Data records:

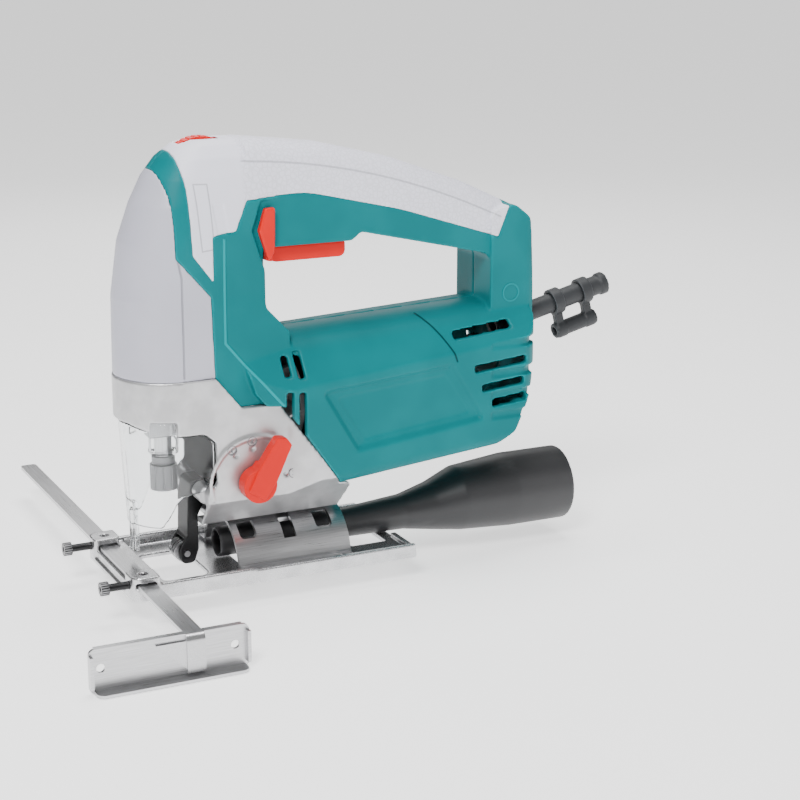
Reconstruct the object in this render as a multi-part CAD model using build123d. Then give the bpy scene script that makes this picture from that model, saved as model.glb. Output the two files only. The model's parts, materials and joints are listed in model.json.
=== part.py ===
"""Corded jigsaw: clamshell body, die-cast gear housing, tilting base, parallel guide and the drive inside.

Millimetres. +Z up, -X is the front (blade end), -Y is the left side of the tool.
The origin is on the sole plane, on the axis of the plunger that carries the blade.
"""
from build123d import *
import math
import os

os.makedirs("parts", exist_ok=True)

# ---- driving dimensions -------------------------------------------------------------------------
WALL = 2.4                 # moulded wall
SKIN = 1.6                 # grip overlay on top of the clamshell
GAP = 0.3                  # clearance between pieces that move past each other

HANDLE_APEX_X = 25.0       # the top line of the handle is an arc with its highest point here
HANDLE_TOP_Z = 220.8
HANDLE_ARC_R = 330.0
HANDLE_HALF = 17.5
REAR_COLUMN_HALF = 20.0

NOSE_CENTRE_X = 3.0        # the nose is round in plan about this point
GEARCASE_HALF = 27.0
GEARCASE_BOTTOM_Z = 27.0
SEAM_Z = 106.0             # nose cover above, die-cast gear housing below

MOTOR_HALF = 34.0
MOTOR_AXIS_Z = 84.0
MOTOR_FRONT_X = 30.0
MOTOR_REAR_X = 201.0

BASE_FRONT_X = -30.5
BASE_REAR_X = 124.5
BASE_HALF = 39.0
BASE_PLATE_T = 2.5
BASE_WALL_T = 3.0
BASE_WALL_H = 8.3
BEVEL_RANGE = 45           # degrees to each side
BASE_REAR_WALL_H = 7.4

SHROUD_R = 26.5
SHROUD_T = 1.8
SHROUD_X = (30.0, 92.0)

STROKE = 20.0
PLUNGER_R = 4.5
YOKE_Z = 108.0

GEAR_MODULE = 0.8
PINION_TEETH = 8
GEAR_TEETH = 52
GEAR_X = (32.0, 39.0)

SHAFT_R = 4.0
ARMATURE_R = 16.2
STATOR_R = 27.0
STATOR_X = (94.0, 130.0)

DIAL_X = 38.5              # pendulum selector
DIAL_Z = 50.0

GUIDE_X = (-27.6, -18.6)   # parallel-guide bar across the front of the base
GUIDE_Z = (6.7, 8.7)
GUIDE_Y = (-109.0, 184.0)
FLANGE_LOW_Z = -9.8        # lower end of the bar's bent-down end

SCREW_HEAD_Y = 12.0        # seat of the clamshell screws' heads
TRIGGER_WING_Y = 17.6
TRIGGER_PIVOT = (52.0, 184.0)
FORK_PIVOT = (16.0, 44.0)
ROLLER_CENTRE = (8.5, 10.0)
ROLLER_R = 5.5
ROLLER_PIN_R = 1.6
SELECTOR_R = 4.0
SELECTOR_REST = 60.0       # pointer angle above the horizontal
LOCK_AT = (88.0, 178.0)    # lock-on button
SPEED_DIAL = (23.5, 202.0)
SPEED_DIAL_R = 19.5

BUSH_LOW = (76.0, 90.0)    # plunger bearings, from z to z
BUSH_HIGH = (130.0, 142.0)
BUSH_OUT_R = 7.0
PLATE_X = (41.0, 46.6)     # inner gear plate
BEARING_OUT_R = 11.0
AXLE_R = 5.0
COMMUTATOR_X = (144.0, 157.0)
COMMUTATOR_R = 11.0
FAN_R = 23.4

BASE_BOLT_X = 60.0
SLEEVE_START = (200.0, 113.0)
SLEEVE_TILT = 14.3
OUTLET_R = 19.0
OUTLET_LENGTH = 32.0

GUIDE_SCREW_R = 2.0
GUIDE_AXIS_Z = 7.7
FENCE_X = (-73.5, 3.5)
FENCE_Z = (-12.4, 9.0)
FENCE_Y = -107.0           # near face of the fence plate
FENCE_LIP_Y = -114.7

# ---- helpers ------------------------------------------------------------------------------------


def rounded_face(points):
    """Closed face from (a, b, corner radius) points."""
    count = len(points)
    corners = []
    for i, (a, b, r) in enumerate(points):
        here = Vector(a, b)
        if r == 0:
            corners.append((here, None, here))
            continue
        back = (Vector(*points[i - 1][:2]) - here).normalized()
        ahead = (Vector(*points[(i + 1) % count][:2]) - here).normalized()
        half = math.acos(max(-1.0, min(1.0, back.dot(ahead)))) / 2
        inward = (back + ahead).normalized()
        cut = r / math.tan(half)
        middle = here + inward * (r / math.sin(half) - r)
        corners.append((here + back * cut, middle, here + ahead * cut))
    edges = []
    for i, (first, middle, last) in enumerate(corners):
        if middle:
            edges.append(ThreePointArc(first, middle, last))
        following = corners[(i + 1) % count][0]
        if (following - last).length > 1e-6:
            edges.append(Line(last, following))
    return make_face(edges)


def with_radius(points, r):
    return [(a, b, r) for a, b in points]


def side_plate(points, y_low, y_high):
    """Side-view outline of (x, z, radius), as thick as y_low to y_high."""
    plane = Plane(origin=(0, y_high, 0), x_dir=(1, 0, 0), z_dir=(0, -1, 0))
    return extrude(plane * rounded_face(points), amount=y_high - y_low)


def plan_plate(points, z_low, z_high):
    """Plan outline of (x, y, radius) from z_low up to z_high."""
    return extrude(Plane(origin=(0, 0, z_low)) * rounded_face(points), amount=z_high - z_low)


def cross_face(points, x):
    """Cross-section of (y, z, radius) at x."""
    return Plane(origin=(x, 0, 0), x_dir=(0, 1, 0), z_dir=(1, 0, 0)) * rounded_face(points)


def cross_bar(points, x_low, x_high):
    return extrude(cross_face(points, x_low), amount=x_high - x_low)


def block(x_low, x_high, y_low, y_high, z_low, z_high):
    centre = ((x_low + x_high) / 2, (y_low + y_high) / 2, (z_low + z_high) / 2)
    return Pos(*centre) * Box(x_high - x_low, y_high - y_low, z_high - z_low)


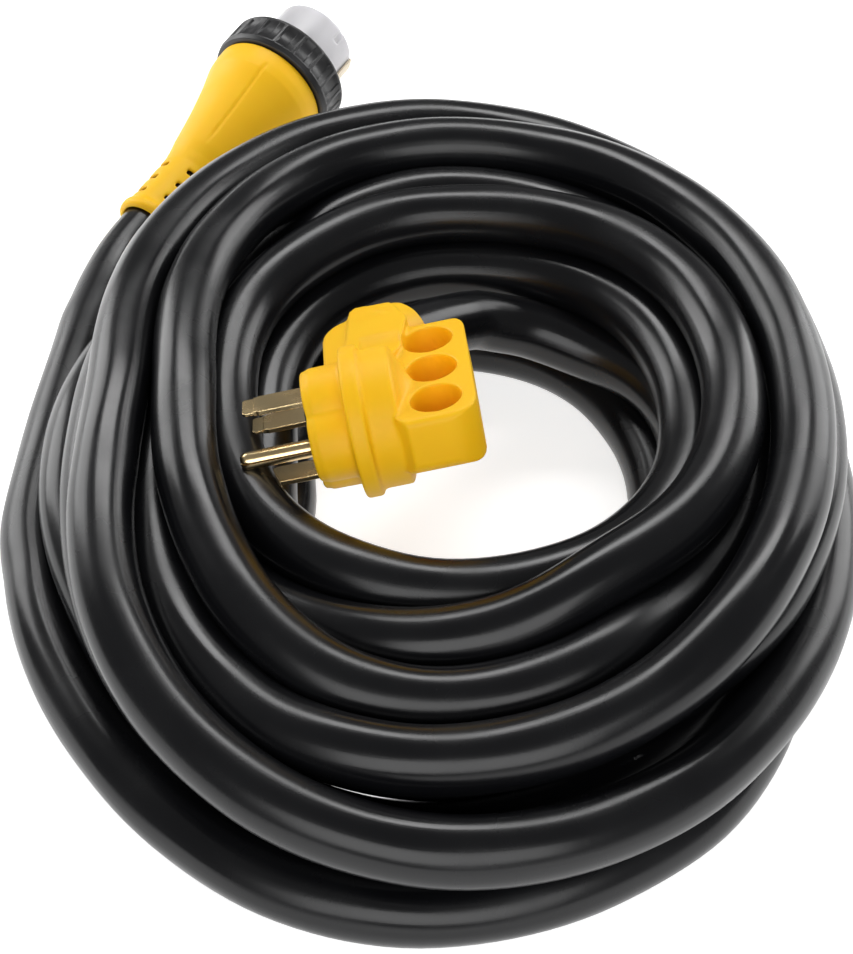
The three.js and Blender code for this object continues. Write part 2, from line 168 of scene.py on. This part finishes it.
def spread_evenly(points, step):
    """The same line through its points, as a smooth curve with a point every step."""
    points = np.array(points, float)
    padded = np.vstack([2 * points[0] - points[1], points, 2 * points[-1] - points[-2]])
    fine = [smooth_step(*padded[i:i + 4], share)
            for i in range(len(points) - 1) for share in np.linspace(0, 1, 16, endpoint=False)]
    fine = np.array(fine + [points[-1]])
    along = np.concatenate([[0], np.cumsum(np.linalg.norm(np.diff(fine, axis=0), axis=1))])
    wanted = np.linspace(0, along[-1], round(along[-1] / step) + 1)
    return np.column_stack([np.interp(wanted, along, fine[:, i]) for i in range(3)])


SETTLE_STEP = 12 * MM
TUBE_STEP = 6 * MM
TIGHTEST_BEND = 78 * MM
# How far a point lies off the middle of the points two steps before and after it in that bend.
MOST_SAG = (2 * SETTLE_STEP)**2 / (2 * TIGHTEST_BEND)
SETTLE_PASSES = 70
# Points at each end that don't move, and the least points between two that push each other.
HELD_POINTS = 6
NEIGHBOUR_POINTS = 6
# The share of each fault that one pass takes away.
PUSH_SHARE = 0.3
SHAPE_SHARE = 0.25
RETURN_SHARE = 0.03
BEND_SHARE = 0.6
TINY = 1e-9


def settle(path):
    """Pushes turns that lie in each other apart and up off the floor, and opens tight bends.

    The line keeps its shape and stays near its first place meanwhile.
    """
    at = path.copy()
    count = len(at)
    order = np.arange(count)
    neighbours = np.abs(order[:, None] - order[None]) < NEIGHBOUR_POINTS
    free = np.ones(count)
    free[:HELD_POINTS] = 0
    free[-HELD_POINTS:] = 0
    first_shape = (path[:-2] + path[2:]) / 2 - path[1:-1]
    for _ in range(SETTLE_PASSES):
        gaps = at[:, None] - at[None]
        apart = np.linalg.norm(gaps, axis=2) + np.eye(count)
        push = np.clip(CORD_D - apart, 0, None) * PUSH_SHARE
        push[neighbours] = 0
        move = (gaps / apart[..., None] * push[..., None]).sum(axis=1)
        shape = (at[:-2] + at[2:]) / 2 - at[1:-1]
        move[1:-1] += SHAPE_SHARE * shape - SHAPE_SHARE * first_shape
        move += RETURN_SHARE * (path - at)
        sag = (at[:-4] + at[4:]) / 2 - at[2:-2]
        depth = np.linalg.norm(sag, axis=1)[:, None]
        move[2:-2] += BEND_SHARE * sag * np.clip(1 - MOST_SAG / np.maximum(depth, TINY), 0, None)
        at += move * free[:, None]
        at[:, 2] = np.maximum(at[:, 2], CORD_D / 2)
    return at


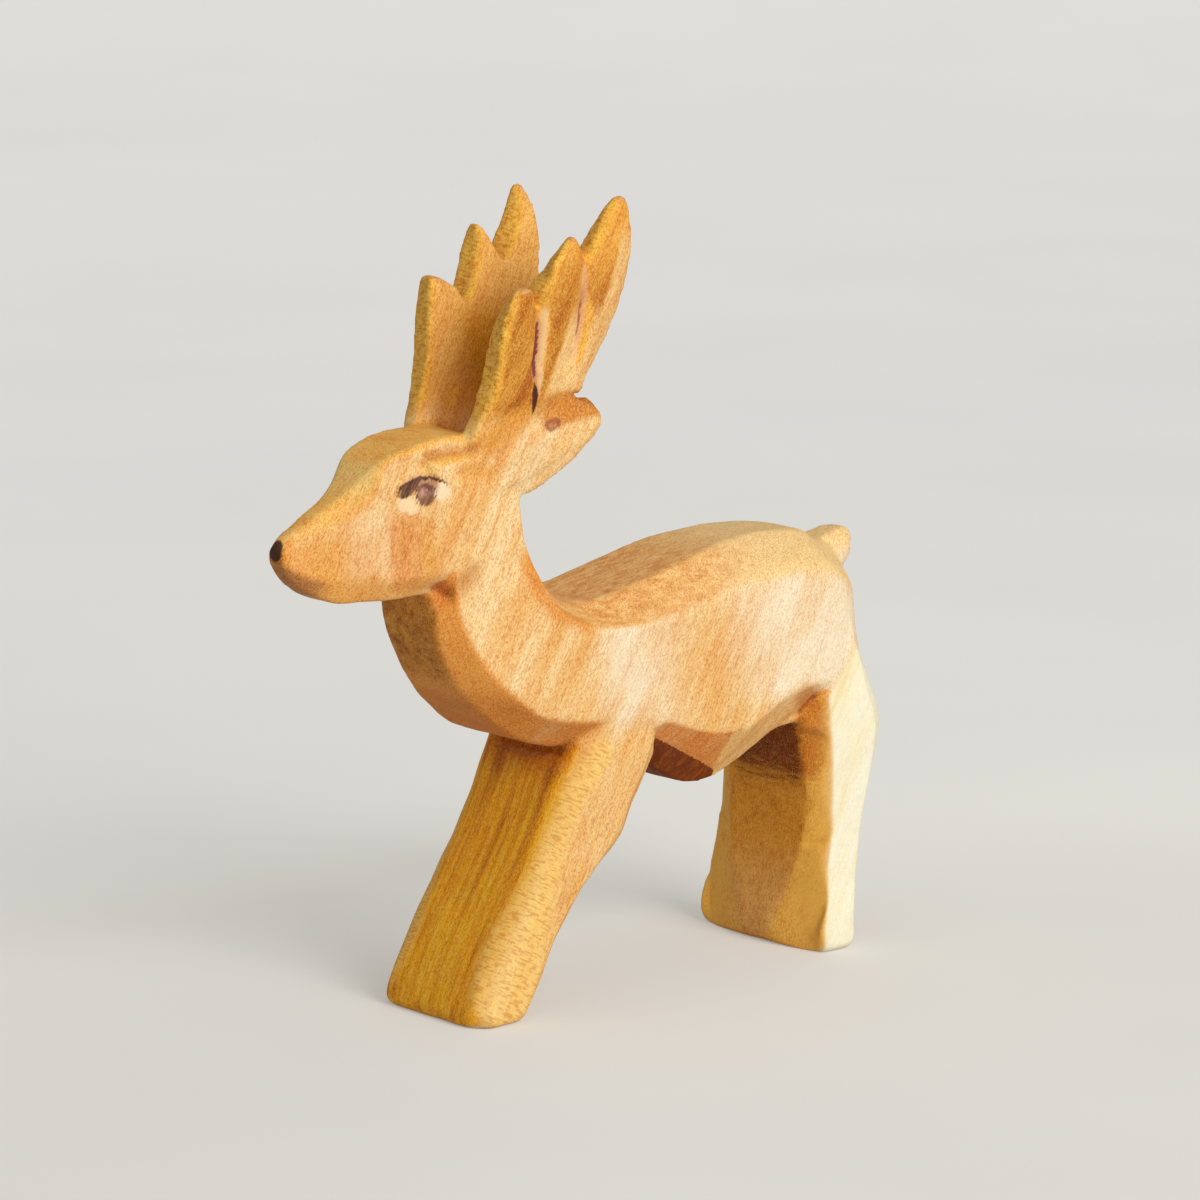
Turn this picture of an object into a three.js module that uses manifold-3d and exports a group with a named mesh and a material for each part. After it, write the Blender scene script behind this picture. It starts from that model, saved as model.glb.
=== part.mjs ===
// A standing stag, carved with a knife from one piece of pale fruitwood that was first sawn to its
// side view. Both front legs are one block and so are both hind legs. The eyes and the nose tip are
// coloured in last. Sizes are in millimetres. The stag looks along -x and stands on z = 0, with x = 0
// near its front toes while it is built. The last lines move the middle of its footprint to the origin.

import * as THREE from "three";
import { mergeVertices } from "three/addons/utils/BufferGeometryUtils.js";
import Module from "manifold-3d";

const wasm = await Module();
wasm.setup();

// Heights above the ground
const BACK_HEIGHT = 65.4; // the dip of the back behind the neck
const CROUP_HEIGHT = 71.2; // the back above the hind legs
const BELLY_HEIGHT = 31.6; // the lowest point of the belly
const CHEST_HEIGHT = 45.2; // the front legs leave the chest here
const GROIN_HEIGHT = 39.5; // the belly runs into the hind legs here
const JAW_HEIGHT = 70.2;
const POLL_HEIGHT = 94.5; // the top of the head, between the antlers
const NOSE_LIFT = 8.1; // the middle of the nose, above the jaw
const EYE_DROP = 7.9; // the middle of the eye, below the poll

// Places along the length
const STANCE = 71; // front toes to hind toes
const DIP_X = 28; // the dip of the back
const NAPE_X = 12.4; // the back of the neck
const THROAT_X = -4.8; // the front of the neck
const SHOULDER_X = 20; // the front of the leg where it leaves the chest
const BROW_X = -9; // where the forehead turns down to the muzzle
const HEAD_LENGTH = 44; // nape to nose
const TAIL_ROOT = 11; // behind the croup
const TAIL_LENGTH = 9.4;
const EAR_ROOT = 8; // in front of the nape
const EYE_BACK = 0.6; // behind the brow

// Widths, left to right
const TRUNK_WIDTH = 26.4;
const RUMP_WIDTH = 19;
const NECK_WIDTH = 18.6;
const HEAD_WIDTH = 17.4;
const MUZZLE_WIDTH = 10;
const NOSE_WIDTH = 3.2;
const FRONT_LEG_WIDTH = 26.2;
const HIND_LEG_WIDTH = 26.8;
const HIND_FOOT_WIDTH = 30.4;
const TAIL_WIDTH = 8;

// Lengths of the feet and thicknesses of the legs, fore and aft
const FRONT_FOOT_LENGTH = 10.4;
const HIND_FOOT_LENGTH = 11;
const FOREARM_DEPTH = 16;
const THIGH_DEPTH = 17.2;

// Ears
const EAR_LENGTH = 20;
const EAR_THICKNESS = 4.4;
const EAR_SPREAD = 22; // between the tips

// Antlers: tine heights are measured up from the poll
const BROW_TINE = 22.5;
const MIDDLE_TINE = 29.5;
const REAR_TINE = 35.8;
const ANTLER_REACH = 40; // behind the brow
const ANTLER_THICKNESS = 5.2;
const ANTLER_GAP = 10; // between the inner faces, at the foot of the brow tines
const ANTLER_LEAN = 0.2; // outwards for each millimetre up
const ANTLER_TURN = 0.07; // inwards for each millimetre back

// Coloured marks
const EYE_LENGTH = 8.4;
const EYE_HEIGHT = 4.6;
const MARK_DEPTH = 0.8;
const NOSE_MARK_LENGTH = 1;
const NOSE_MARK_SLANT = 0.5; // radians, the top of the mark reaching further back
const CLEARANCE = 0.3;

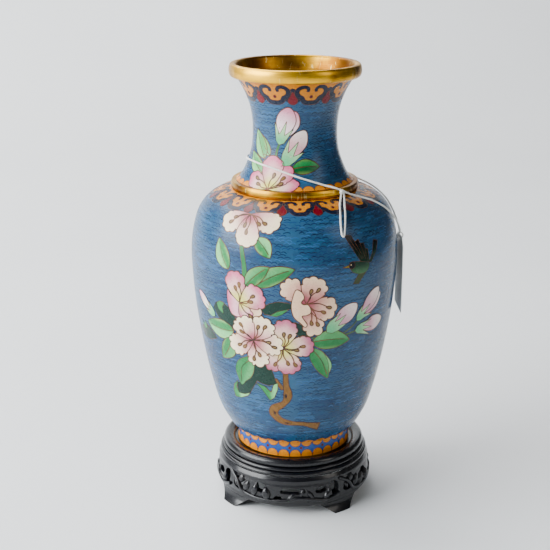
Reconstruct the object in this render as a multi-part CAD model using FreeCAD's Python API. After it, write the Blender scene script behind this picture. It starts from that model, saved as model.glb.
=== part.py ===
import FreeCAD, Part

import math
import os

from FreeCAD import Vector

# A cloisonne vase on its carved wooden stand, in millimetres.
# +Z is up. The origin is the centre of the plane that the stand's feet rest on.
# Angles run round the axis from the front (-Y) towards the right (+X).

# ---- driving dimensions: stand ----
SEAT_Z = 31.5            # height of the board that the vase stands on
SEAT_BOARD_T = 4.0
GLUE_GAP = 0.02          # clearance at a glued joint
FEET = 4
FOOT_ANGLE = 37.5        # direction of the first of the four feet
FOOT_TIP_R = 49.0        # outer radius of a foot where it meets the floor
FOOT_TIP_HALF = 6.5      # half the angle of a foot at the floor
FOOT_TOP_HALF = 17.0     # half the angle of a foot at the apron
FOOT_DEPTH = 7.0         # radial thickness of a foot at the floor
APRON_LOW_Z = 6.2        # lower edge of the apron
APRON_TOP_Z = 24.6       # where the apron meets the waist moulding
APRON_BULGE_Z = 15.5
APRON_TOP_R = 44.6
APRON_BULGE_R = 47.4
APRON_LOW_R = 45.6
APRON_WALL = 6.0
UPPER_BEAD_R = 43.4
LOWER_BEAD_R = 44.9
BEAD_SPLIT_Z = 27.2      # groove between the two beads
WAIST_BORE_R = 30.0
LIP_LOW_Z = 29.4
LIP_OUTER_R = 42.6
LIP_CREST_R = 38.9
LIP_CREST_RISE = 2.5     # crest of the lip above the seat
LIP_INNER_R = 36.0

# Pierced slots of an apron panel: offset from its middle and half-width in degrees,
# then the heights of the slot's lower and upper edge.
APRON_SLOTS = [(-36, 6.5, 11.5, 19.0), (-17, 6.0, 14.0, 21.0), (0, 5.5, 14.5, 19.5),
               (15, 5.0, 14.0, 19.0), (33, 7.0, 11.0, 19.0)]

# ---- driving dimensions: vase, heights above its own foot ----
VASE_H = 229.0
ENAMEL_T = 0.9           # enamel with its wires
COPPER_T = 1.0           # spun copper
LINING_T = 0.4           # counter-enamel inside
BASE_ENAMEL_T = 0.5      # counter-enamel under the base
FOOT_H = 11.4            # foot ring, up to the joint wire
FOOT_LOW_R = 34.1
FOOT_TOP_R = 33.1
FOOT_WALL = 2.2
FOOT_EDGE_H = 1.3        # gilt edge below the foot's enamel
JOINT_GAP = 0.03
JOINT_WIRE_PROUD = 0.8   # joint wire beyond the foot's enamel
COLLAR_LOW_H = 157.95    # gilt ring that hides the joint of neck and body
COLLAR_TOP_H = 162.4
COLLAR_R = 36.9
COLLAR_CROWN = 0.6       # rounding of the ring's outer face
COLLAR_INNER_R = 32.0
SPIGOT_R = 35.4          # part of the ring that enters the body
SPIGOT_H = 1.6
RIM_LOW_H = 221.6
RIM_R = 37.6
RIM_MOUTH_R = 33.5
RIM_ROUND = 1.5
RIM_BORE_FLARE = 1.6     # how much the bore opens towards the mouth
NECK_RUYI_LOW_H = 209.6  # lower edge of the lappet border under the rim
NECK_SCALLOP_TOP_H = 165.6
SHOULDER_RUYI_LOW_H = 151.4
LINING_TOP_H = 196.0     # the lining stops here, and the mouth is gilt above it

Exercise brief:
Reproduce verbatim only this range: the first line of the material through the line that contains "MOTOR_REAR_X = 201.0", inclusive.

Answer for the task:
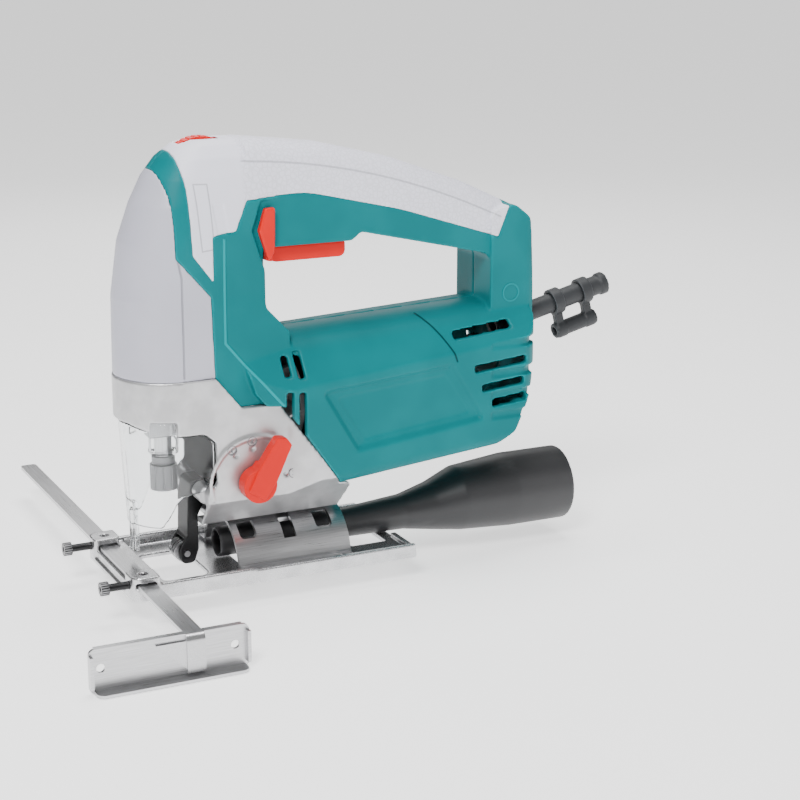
Reconstruct the object in this render as a multi-part CAD model using build123d. Then give the bpy scene script that makes this picture from that model, saved as model.glb. Output the two files only. The model's parts, materials and joints are listed in model.json.
=== part.py ===
"""Corded jigsaw: clamshell body, die-cast gear housing, tilting base, parallel guide and the drive inside.

Millimetres. +Z up, -X is the front (blade end), -Y is the left side of the tool.
The origin is on the sole plane, on the axis of the plunger that carries the blade.
"""
from build123d import *
import math
import os

os.makedirs("parts", exist_ok=True)

# ---- driving dimensions -------------------------------------------------------------------------
WALL = 2.4                 # moulded wall
SKIN = 1.6                 # grip overlay on top of the clamshell
GAP = 0.3                  # clearance between pieces that move past each other

HANDLE_APEX_X = 25.0       # the top line of the handle is an arc with its highest point here
HANDLE_TOP_Z = 220.8
HANDLE_ARC_R = 330.0
HANDLE_HALF = 17.5
REAR_COLUMN_HALF = 20.0

NOSE_CENTRE_X = 3.0        # the nose is round in plan about this point
GEARCASE_HALF = 27.0
GEARCASE_BOTTOM_Z = 27.0
SEAM_Z = 106.0             # nose cover above, die-cast gear housing below

MOTOR_HALF = 34.0
MOTOR_AXIS_Z = 84.0
MOTOR_FRONT_X = 30.0
MOTOR_REAR_X = 201.0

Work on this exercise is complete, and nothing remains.